> _Task to carry out_: Quote only the part that opens with the line containing "record = json.load(file)" and closes with the line containing "obj.data.transform(world)". Keep both of those lines.

===== Material

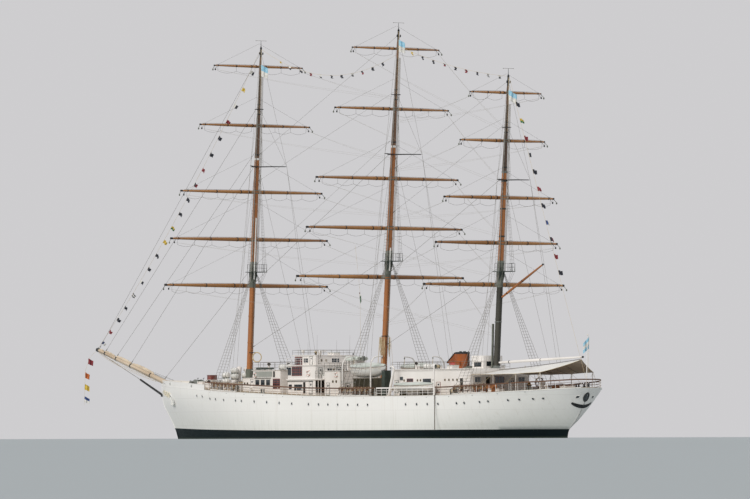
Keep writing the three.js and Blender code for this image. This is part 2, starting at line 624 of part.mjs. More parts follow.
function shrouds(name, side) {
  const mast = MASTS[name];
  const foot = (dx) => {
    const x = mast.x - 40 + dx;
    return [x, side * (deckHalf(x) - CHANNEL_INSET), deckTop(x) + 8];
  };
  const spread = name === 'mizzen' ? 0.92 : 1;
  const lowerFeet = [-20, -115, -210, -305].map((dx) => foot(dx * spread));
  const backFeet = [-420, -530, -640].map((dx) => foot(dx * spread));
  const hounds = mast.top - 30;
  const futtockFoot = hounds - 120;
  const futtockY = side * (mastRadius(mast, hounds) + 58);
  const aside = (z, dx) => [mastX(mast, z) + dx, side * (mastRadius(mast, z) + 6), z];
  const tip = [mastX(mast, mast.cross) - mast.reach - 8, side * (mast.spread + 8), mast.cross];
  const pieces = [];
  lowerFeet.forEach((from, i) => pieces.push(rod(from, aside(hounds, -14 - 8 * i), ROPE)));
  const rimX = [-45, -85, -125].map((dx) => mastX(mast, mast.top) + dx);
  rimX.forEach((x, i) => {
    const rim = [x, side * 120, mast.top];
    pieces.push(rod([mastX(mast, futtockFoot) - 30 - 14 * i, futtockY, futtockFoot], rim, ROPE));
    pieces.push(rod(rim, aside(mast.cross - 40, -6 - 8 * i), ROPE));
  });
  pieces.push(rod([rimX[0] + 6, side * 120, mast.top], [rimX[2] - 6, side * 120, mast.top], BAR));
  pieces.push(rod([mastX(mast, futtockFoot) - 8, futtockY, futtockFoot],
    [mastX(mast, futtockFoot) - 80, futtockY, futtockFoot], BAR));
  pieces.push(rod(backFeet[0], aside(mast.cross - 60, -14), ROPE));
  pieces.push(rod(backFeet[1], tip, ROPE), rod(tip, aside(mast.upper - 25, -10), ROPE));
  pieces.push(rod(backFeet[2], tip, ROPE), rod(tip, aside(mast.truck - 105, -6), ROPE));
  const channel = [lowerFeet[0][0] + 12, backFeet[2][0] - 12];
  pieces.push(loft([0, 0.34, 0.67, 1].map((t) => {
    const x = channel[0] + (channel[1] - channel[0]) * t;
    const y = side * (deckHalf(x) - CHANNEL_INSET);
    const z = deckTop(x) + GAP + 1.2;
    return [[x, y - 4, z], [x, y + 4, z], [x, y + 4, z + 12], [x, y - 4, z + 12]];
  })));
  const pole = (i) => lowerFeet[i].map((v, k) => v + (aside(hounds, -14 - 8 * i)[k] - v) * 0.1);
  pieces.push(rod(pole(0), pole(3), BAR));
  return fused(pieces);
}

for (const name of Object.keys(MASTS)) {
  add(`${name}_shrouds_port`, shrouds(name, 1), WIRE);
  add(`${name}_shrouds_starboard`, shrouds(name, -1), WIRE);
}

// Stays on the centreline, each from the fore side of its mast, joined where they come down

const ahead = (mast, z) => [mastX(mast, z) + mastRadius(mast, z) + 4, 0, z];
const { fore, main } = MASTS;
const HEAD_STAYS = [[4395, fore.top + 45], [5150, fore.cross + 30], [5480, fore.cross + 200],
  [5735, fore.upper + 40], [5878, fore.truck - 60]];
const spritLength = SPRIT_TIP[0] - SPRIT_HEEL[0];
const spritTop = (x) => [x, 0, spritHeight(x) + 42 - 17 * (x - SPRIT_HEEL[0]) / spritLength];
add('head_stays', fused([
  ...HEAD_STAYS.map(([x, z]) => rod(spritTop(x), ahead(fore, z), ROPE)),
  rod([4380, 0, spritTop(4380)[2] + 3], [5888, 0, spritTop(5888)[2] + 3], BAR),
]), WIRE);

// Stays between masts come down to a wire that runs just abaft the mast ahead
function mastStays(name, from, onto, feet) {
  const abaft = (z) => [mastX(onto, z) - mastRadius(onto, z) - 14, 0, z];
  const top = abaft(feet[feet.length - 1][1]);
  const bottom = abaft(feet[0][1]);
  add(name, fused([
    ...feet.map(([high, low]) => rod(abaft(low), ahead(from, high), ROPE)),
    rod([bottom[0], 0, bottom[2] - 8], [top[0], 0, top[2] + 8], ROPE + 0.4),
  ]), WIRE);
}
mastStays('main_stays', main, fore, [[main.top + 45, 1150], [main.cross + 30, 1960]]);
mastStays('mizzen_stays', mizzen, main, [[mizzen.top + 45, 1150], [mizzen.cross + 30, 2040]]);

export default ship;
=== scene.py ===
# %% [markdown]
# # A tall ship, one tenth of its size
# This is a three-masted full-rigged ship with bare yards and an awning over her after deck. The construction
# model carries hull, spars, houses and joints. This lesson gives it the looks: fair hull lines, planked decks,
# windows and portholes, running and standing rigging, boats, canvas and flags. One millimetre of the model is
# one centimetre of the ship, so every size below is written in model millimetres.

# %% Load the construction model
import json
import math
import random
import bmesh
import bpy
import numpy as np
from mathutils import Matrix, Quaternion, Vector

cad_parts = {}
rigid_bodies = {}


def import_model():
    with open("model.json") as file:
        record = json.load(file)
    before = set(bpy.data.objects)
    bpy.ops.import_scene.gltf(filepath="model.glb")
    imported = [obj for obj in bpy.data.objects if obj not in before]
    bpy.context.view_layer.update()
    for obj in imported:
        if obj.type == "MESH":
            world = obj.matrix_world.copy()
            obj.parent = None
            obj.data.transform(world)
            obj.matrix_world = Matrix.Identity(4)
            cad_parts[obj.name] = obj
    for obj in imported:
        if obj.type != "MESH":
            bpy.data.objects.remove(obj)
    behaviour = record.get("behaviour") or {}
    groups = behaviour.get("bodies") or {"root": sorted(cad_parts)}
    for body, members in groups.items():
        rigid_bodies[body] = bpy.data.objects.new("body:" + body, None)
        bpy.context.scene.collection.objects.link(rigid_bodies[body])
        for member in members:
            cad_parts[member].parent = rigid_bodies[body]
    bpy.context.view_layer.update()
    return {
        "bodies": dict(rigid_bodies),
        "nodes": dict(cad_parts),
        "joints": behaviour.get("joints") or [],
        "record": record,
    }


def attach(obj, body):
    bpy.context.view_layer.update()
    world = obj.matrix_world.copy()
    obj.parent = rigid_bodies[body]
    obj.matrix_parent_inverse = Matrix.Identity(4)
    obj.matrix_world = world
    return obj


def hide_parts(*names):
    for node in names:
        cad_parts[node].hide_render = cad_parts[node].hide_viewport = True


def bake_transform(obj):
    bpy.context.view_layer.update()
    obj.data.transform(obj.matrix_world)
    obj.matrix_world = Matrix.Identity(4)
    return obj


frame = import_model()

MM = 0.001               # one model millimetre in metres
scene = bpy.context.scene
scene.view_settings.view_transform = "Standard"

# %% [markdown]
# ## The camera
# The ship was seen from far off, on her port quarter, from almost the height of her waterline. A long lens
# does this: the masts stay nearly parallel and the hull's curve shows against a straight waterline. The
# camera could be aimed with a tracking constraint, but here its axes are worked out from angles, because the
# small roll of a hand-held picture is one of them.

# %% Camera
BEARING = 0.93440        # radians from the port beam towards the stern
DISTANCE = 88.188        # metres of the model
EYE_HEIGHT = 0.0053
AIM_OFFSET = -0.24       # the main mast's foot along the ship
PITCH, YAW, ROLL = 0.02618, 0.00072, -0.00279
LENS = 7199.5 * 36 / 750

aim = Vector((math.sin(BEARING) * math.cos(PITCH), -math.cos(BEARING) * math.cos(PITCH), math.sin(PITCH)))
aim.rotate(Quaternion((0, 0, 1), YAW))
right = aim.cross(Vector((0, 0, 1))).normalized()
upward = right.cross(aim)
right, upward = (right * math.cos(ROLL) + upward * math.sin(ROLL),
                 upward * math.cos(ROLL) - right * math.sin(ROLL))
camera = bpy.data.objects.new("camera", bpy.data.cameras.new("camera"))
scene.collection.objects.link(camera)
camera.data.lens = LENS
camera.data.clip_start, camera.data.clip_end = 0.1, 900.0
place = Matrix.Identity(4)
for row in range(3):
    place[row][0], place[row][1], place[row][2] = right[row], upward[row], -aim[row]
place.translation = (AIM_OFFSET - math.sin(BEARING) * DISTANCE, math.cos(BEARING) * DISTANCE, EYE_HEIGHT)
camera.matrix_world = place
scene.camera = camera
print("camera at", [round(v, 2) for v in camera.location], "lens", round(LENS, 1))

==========

> _Full response_:
        record = json.load(file)
    before = set(bpy.data.objects)
    bpy.ops.import_scene.gltf(filepath="model.glb")
    imported = [obj for obj in bpy.data.objects if obj not in before]
    bpy.context.view_layer.update()
    for obj in imported:
        if obj.type == "MESH":
            world = obj.matrix_world.copy()
            obj.parent = None
            obj.data.transform(world)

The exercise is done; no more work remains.